Ok, but what about the employer’s other argument that, because the plaintiff performed her job well, subjectively, she could not have viewed the conduct to which she was subjected as pervasive or severe? Dude…

Contrary to Defendant’s assertion, the fact Plaintiff’s work performance was not greatly affected by Defendant’s alleged harassment does not preclude Plaintiff’s hostile work environment claim in and of itself….Mack-Muhammad does not stand for the proposition that because an employee performs their job well while harassed, like Plaintiff alleges in this case, they foreclose the possibility that harassment could be viewed as subjectively severe and pervasive.

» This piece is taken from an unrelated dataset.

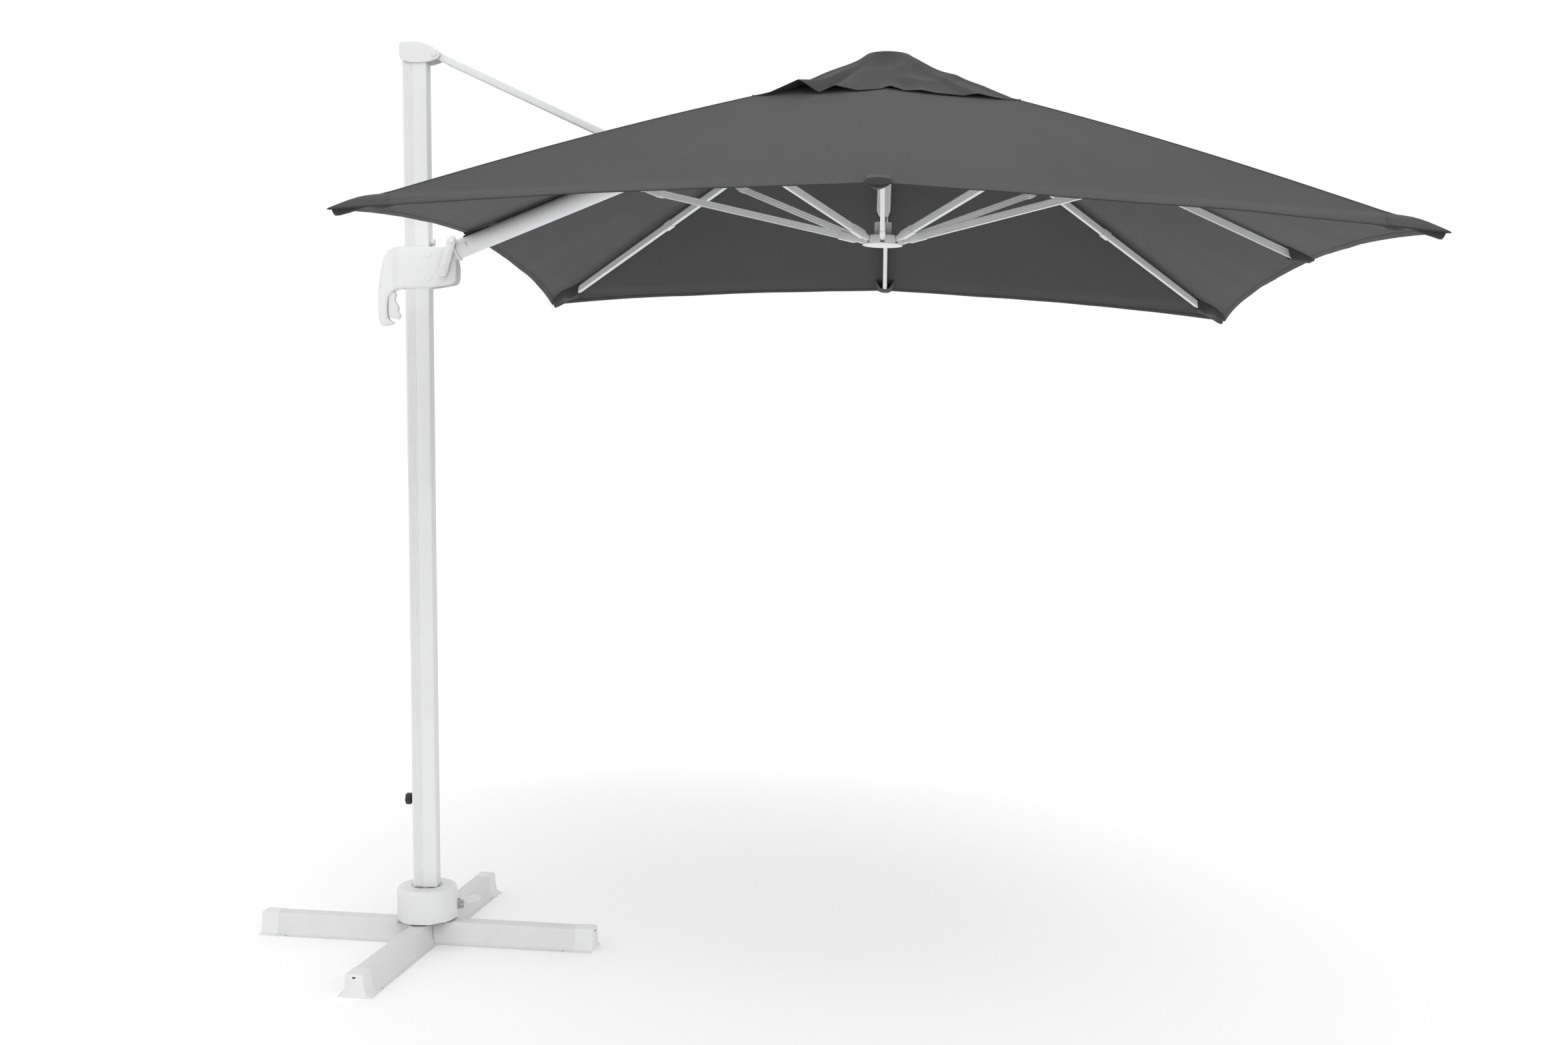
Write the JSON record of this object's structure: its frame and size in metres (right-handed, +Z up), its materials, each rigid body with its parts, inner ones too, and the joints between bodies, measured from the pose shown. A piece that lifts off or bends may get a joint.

And, talk about grasping at straws. The employer also argued that the harassment to which the plaintiff was subject was not based on her gender. Yeah, WTH:

The Court disagrees with Defendant that there are no facts that could arguably suggest harassment of a sexual nature existed in the case at hand. There are numerous instances alleged, that if true, could be construed by a trier of fact as harassing conduct based on sex. Plaintiff’s allegations she was slapped or “smacked on the ass… in front of a group of people just to make them laugh” and being asked “what color her panties were”, in addition to stories mentioning other sexual conduct, could be perceived as occurring as a result of her sex.

You think?

Here’s the thing. There are many plaintiffs that claim hostile work environment based on some protected class (e.g, gender, race, religion, etc.). While some of those plaintiffs are unable to show that the treatment they endured was because of that protected class, the behavior about which they claim is almost universally hostile. That is to say, they’re offended by it.

So, if you rest your defense of a hostile work environment claim on the argument that the plaintiff was not offended, it may get downright hostile for you.